Monday, June 04, 2012

The Simplest Solution?


sometimes the simplest solution is to just take it out in back of the barn and shoot it
 For whosoever hath, to him shall be given, and he shall have more abundance: but whosoever hath not, from him shall be taken away even that he hath--Matthew 13:12

Last Wednesday, I posted the documentary, Inside Job, which dangerously dissects the causes and the names the players who created the current dire financial situation we find ourselves dealing with one way or another all over the planet. Last night, I watched the full PBS Frontline documentary, Money, Power & Wall Street. I highly recommend these as a crash course in understanding the planetary economic mess. How did this happen? How could anyone see it happening? How could it be stopped? What do we do now? Perhaps it shouldn't be surprising to find that the very forces that empowered this disaster have been rewarded and are still in control! Many people I talk to think that there is nothing to be done anymore.
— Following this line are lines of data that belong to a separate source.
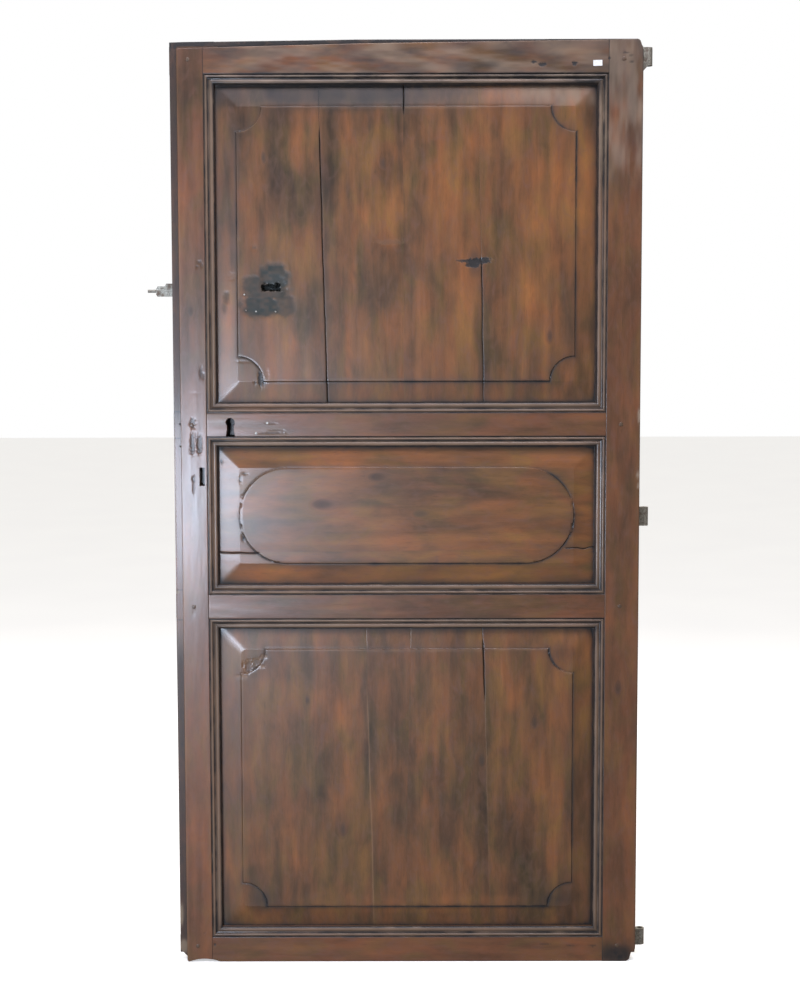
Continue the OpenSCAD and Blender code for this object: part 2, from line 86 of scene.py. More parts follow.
LEAF_W, LEAF_T, LEAF_H = edge("hinge_stile", 0, 1), edge("lock_stile", 1, 1), edge("top_rail", 2, 1)
STILE_W = edge("lock_stile", 0, 1)
SIGHT = (STILE_W, LEAF_W - STILE_W)  # sight lines beside every panel
OPENINGS = {
    "bottom": (edge("bottom_rail", 2, 1), edge("middle_rail", 2, 0)),
    "middle": (edge("middle_rail", 2, 1), edge("lock_rail", 2, 0)),
    "top": (edge("lock_rail", 2, 1), edge("top_rail", 2, 0)),
}
REBATE_W, REBATE_T = 18.0, 20.0
TOP_REBATE = (18.0, 4.0)  # height of the step along the top, at the closing edge and at the hinges
print("leaf", LEAF_W, LEAF_T, LEAF_H, "openings", OPENINGS)

# %% [markdown]
# ## Small tools for uneven surfaces
# Nothing that was planed by hand is flat. `hills` gives smooth random heights, and `layers` adds
# broad and fine ones. `ease` is the soft step, `fade` the soft edge and `bell` the soft bump
# that the changes below are made with.
# %% Uneven surfaces
LATTICE, OFFSET = (61, 67), (19.3, 23.7)


def ease(t):
    """3t^2 - 2t^3 between 0 and 1, flat at both ends."""
    t = np.clip(t, 0.0, 1.0)
    return t * t * (3.0 - 2.0 * t)


def fade(d, width):
    """e^(-|d| / width)."""
    return np.exp(-np.abs(d) / width)


def bell(d, width):
    """e^(-(d / width)^2)."""
    return np.exp(-(d / width) ** 2)


def hills(a, b, step_a, step_b, seed):
    """Smooth heights from -1 to 1: seeded random heights on a lattice step_a by step_b apart,
    joined by the soft step both ways."""
    lattice = np.random.default_rng(seed).uniform(-1.0, 1.0, LATTICE)
    i, j = np.broadcast_arrays(a / step_a + OFFSET[0], b / step_b + OFFSET[1])
    i0, j0 = np.floor(i).astype(int), np.floor(j).astype(int)
    u, v = ease(i - i0), ease(j - j0)
    at = lambda p, q: lattice[(i0 + p) % LATTICE[0], (j0 + q) % LATTICE[1]]
    low = at(0, 0) * (1 - u) + at(1, 0) * u
    high = at(0, 1) * (1 - u) + at(1, 1) * u
    return low * (1 - v) + high * v


def layers(a, b, seed, *sizes):
    """Sum of hills, each given as its height and its two steps, with seeds that count up."""
    return sum(height * hills(a, b, *steps, seed + i) for i, (height, *steps) in enumerate(sizes))


def spot(x, z, cx, cz, rx, rz, soft=0.5):
    """1 inside an oval at (cx, cz) with half sizes rx and rz, easing to 0 outside its edge."""
    rho = np.hypot((x - cx) / rx, (z - cz) / rz)
    return ease((1.0 + soft - rho) / (2.0 * soft))


def rungs(start, stop, coarse, *fine):
    """Rising positions from start to stop, coarse apart, and closer in each span (from, to, step)."""
    close = [np.append(np.arange(a, b, s), b) for a, b, s in fine]
    plain = np.linspace(start, stop, int((stop - start) / coarse) + 2)
    for a, b, s in fine:
        plain = plain[(plain < a - 0.3 * coarse) | (plain > b + 0.3 * coarse)]
    every = np.unique(np.round(np.concatenate([plain, [start, stop], *close]), 3))
    return every[(every >= start) & (every <= stop)]


print("hills", round(float(hills(np.arange(500.0), 3.0, 7.0, 9.0, 1).std()), 3))

# %% [markdown]
# ## From rows of points to a closed piece
# Each piece of wood is a closed loop of points carried along the piece. The points of one loop
# are one row of an array, so a piece is an array of rows by points. Neighbouring rows are
# joined by triangles and each end is closed with one face.
# %% Skin over rows of points
MERGE, SHARP_DEG = 500, 38.0  # points are merged on a grid of this many to a millimetre


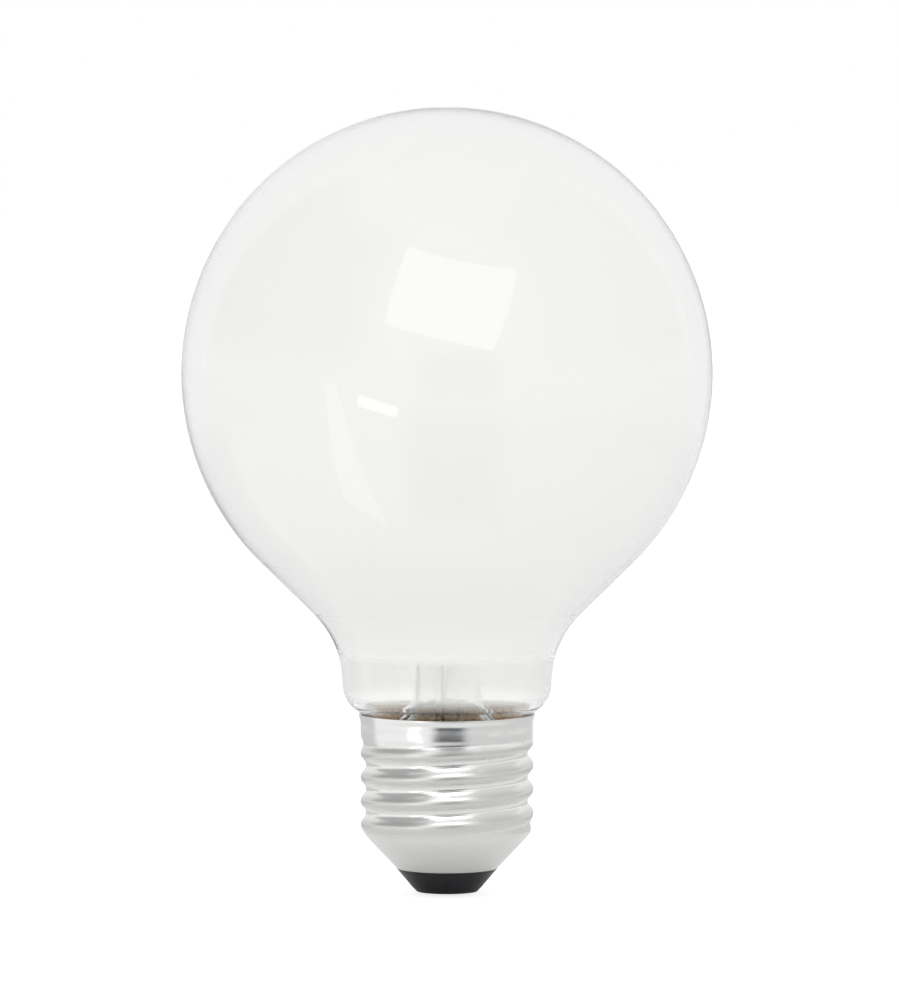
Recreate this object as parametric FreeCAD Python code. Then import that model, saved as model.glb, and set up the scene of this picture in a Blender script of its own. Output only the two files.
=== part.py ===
import FreeCAD, Part
import math
import os

# Globe bulb with a frosted-in white coat, a glass mount and a rolled screw cap.
# It stands cap down: Z runs up its axis and z = 0 is the tip of the solder under the cap.
# Outlines are drawn in the XZ plane, with X as the radius, and turned about Z.

Vec = FreeCAD.Vector

# Screw cap
cap_height = 23.4            # from its foot to its rim
cap_wall = 0.3
cap_foot_radius = 7.6
cap_foot_z = 3.9
cone_rise = 0.95             # radius gained by the cone for each mm of height
corner_softness = 0.4
thread_major = 26.15         # diameter over the crests, and of the sheet before it is rolled
thread_depth = 0.85
thread_pitch = 3.629         # seven turns to the inch
thread_crest_rise = 6.55     # a crest on the -X side, above the foot
thread_start_rise = 4.7      # above the foot
thread_full_rise = 8.7
thread_fade_drop = 6.1       # below the rim
collar_drop = 2.7
lip_swell = 0.3              # radius of the lip over the collar
lip_height = 1.2
skin_columns = 40            # spans of the rolled sheet's surface round the cap
skin_row_height = 0.3

# Insulator and contact
insulator_clearance = 0.05
insulator_foot_z = 0.4
insulator_edge_width = 0.3   # flat black ring round the contact
insulator_edge_slant = 0.6
insulator_plug_height = 2.6  # how far the insulator fills the cap's cone
contact_radius = 4.3
contact_thickness = 0.5
contact_hole_radius = 2.3
wire_hole_radius = 0.7
solder_collar_height = 0.6

# Glass bulb
globe_diameter = 80.0
glass_wall = 0.8
funnel_slope = 44.5          # degrees below level, where the globe runs into the neck
neck_radius = 15.8           # at the foot of the neck
neck_foot_rise = 4.35        # above the cap's rim
neck_height = 6.85           # from its foot to where its line meets the funnel's
neck_draft = 3.0             # degrees that the neck opens upwards
neck_fillet = 14.5           # hollow curve between funnel and neck
shoulder_radius = 4.5        # round curve between neck and shoulder
shoulder_slope = 40.0        # degrees below level
rim_gap = 0.05               # between the shoulder and the inner edge of the cap's rim
seal_gap = 0.9               # between the sealed glass and the cap
seal_fillet = 2.0
seal_drop = 4.65             # melted lower edge of the glass, below the cap's rim

# White coat on the inside of the glass
coat_thickness = 0.12
coat_edge_rise = 4.15        # above the foot of the neck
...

Let the system destroy itself, as it will and then we can pick up the pieces. But that's not reasonable, rational or realistic. If undisciplined, unbridled greed created this mess, then we can only expect unbridled undisciplined greed to triumph. I really wish you would watch these documentaries and let me know your take on this. Obviously, austerity is not an ideology, but a scam to further empower the cycle of greed that is destroying our socio-economic reality. We have the power to save ourselves, but we have to be know what we are dealing with. If you watch these documentaries, you realize the criminally irresponsible greed driven corporate financial monsters who are raping our planet had no idea of what they were dealing with or what they were really doing. It was more like, hey, shit happens....

  In the 19th century, America was agricultural and most folks knew how to grow vegetables and raise chickens. In the 20th, America was industrial and countless shade tree mechanics tinkered with machines. Today, in the 21st century, America is financial--and people can barely reconcile their checkbooks, let alone wise up to what’s happening on Wall Street. 
    Given our dismal knowledge of the dismal science, we are suckers for trash talk about economics. Politicians right and center and pundits corporate and conservative batter us daily with nonsense about the money and how it gets used and abused.               
    Though it all sounds confounding (confusion helps keep us docile), there is a constant but unspoken central message at work: the rich don’t have enough while the rest of us have too much.  This message cannot be openly proclaimed because it doesn’t sound right or proper. Willard Romney or Obama buddy Robert Wolf can’t just announce that they’re depending on the sacrifices of ordinary Americans to make them richer. At least, they can’t say it quite yet.
    Nevertheless, that goal is the main reason why Wall Street and its rented pols in Washington do what they do. Take any of the economic issues in the news: there’s debt (though only government debt is defined as a danger), there are bank bailouts, there’s the ongoing Fed gift of free money to big-time stock and bond players, there’s austerity, there’s ‘entitlement’ reform, there’s rewriting our tax system, and, as ever, there’s beefing up our military.         
    The CEOs, senators, tea baggers and such we hear raising alarms about this stuff like to affect an air of civic responsibility. They’re forever warning us about the awful price our kids and kids’ kids will pay for our profligacy unless we get our finances in order. Carefully unmentioned is that each of the items above is, in fact, designed to make our progeny poorer. For it turns out, on the even slightest examination, that they are nothing more than schemes to transfer wealth from the bottom, middle and top to the top of the top.  
    For instance, our debt will impoverish our kids only if they keep paying it off to wealthy creditors who keep producing ever more of it. For instance, our military burden will keep growing only if we keep playing the imperial game. 
    Like our obesity epidemic, our economic situation is not complicated and has a simple solution. For the former, it’s eat less and better food and exercise more.  For the latter, it’s spread the wealth.
    Unfortunately, the simple solutions are often the hardest to do.

2 comments:

Engineer of Knowledge said...

Hello Microdot,
I am running around trying to get everything wrapped up before I fly out to Columbus on Saturday. I want to take the time to pass on that I think this posting is great and informative.

I had this conversation on my sight and tried to pass on the same information to others that our current financial situation was caused by the same players today. I also tried to pass on that the current recession we are feeling in the U.S. is a global aspect cause by the exact same people.

But as you know all too well, you can only lead them to water, but the lessons are for them to see for themselves. :-)

mud_rake said...

So I said on muckrake blog,'Do the people know and, if they do, do they care all that much?'

After all, they are still better-off than those people- the ones further down on the economic ladder. In other words, although they have shifted downward [because the ladder grew taller] they are still relatively better off than those lower.

Idiotic, but nonetheless, ripe for the proper propaganda.